Ed Dinning gives a very good method for determining temperature rise. There are rules of thumb for estimating temperature rise knowing the winding resistances, the currents, and the surface area if the transformer, which can be worked backwards so that given a transformer size, setting a maximum temperature and measuring its winding resistances you can work out the maximum currents, but reality rarely gives agreement to better tha 10%.

[ChristianFletcher]

Thanks for the comments really useful. Always interesting to explore a subject more deeply than is required for typical repair job.

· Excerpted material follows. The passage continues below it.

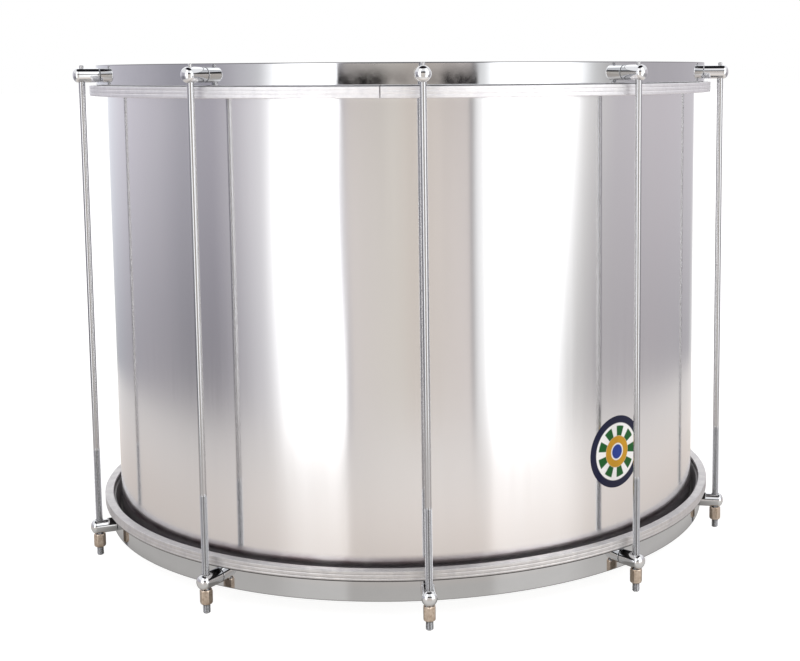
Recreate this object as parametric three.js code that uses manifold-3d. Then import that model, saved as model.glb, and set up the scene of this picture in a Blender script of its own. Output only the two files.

I did my open circuit test and got an indicated core loss of 4 watt. I then did my short circuit test to measure the copper losses and got 0.3. I previously measured the total lost as 4.2 so I have a slight error but I’m sure I’m in the ball park. But interesting my core losses for the hedgehog are really high but that’s probably to be expected for such a crude manufacture of the transformer.

I have run the transformer for about an hour and it just gets warm to the touch. Just by feel I don’t think the temperature change is very much different for on or of load. Again I guess this indicates that for this transformer it the core losses that dominate.

[kalee20]

Quote:

Originally Posted by ChristianFletcher

I have run the transformer for about an hour and it just gets warm to the touch. Just by feel I don’t think the temperature change is very much different for on or of load. Again I guess this indicates that for this transformer it the core losses that dominate.

It sounds very much like it!

While you have the measuring equipment out, can you share with us the winding resistances; the open-circuit voltage (tell us the primary voltage!); and the full-load voltage (at the same primary voltage).

The no-load and full-load primary currents would be good to know, too.

I can do some number-crunching then!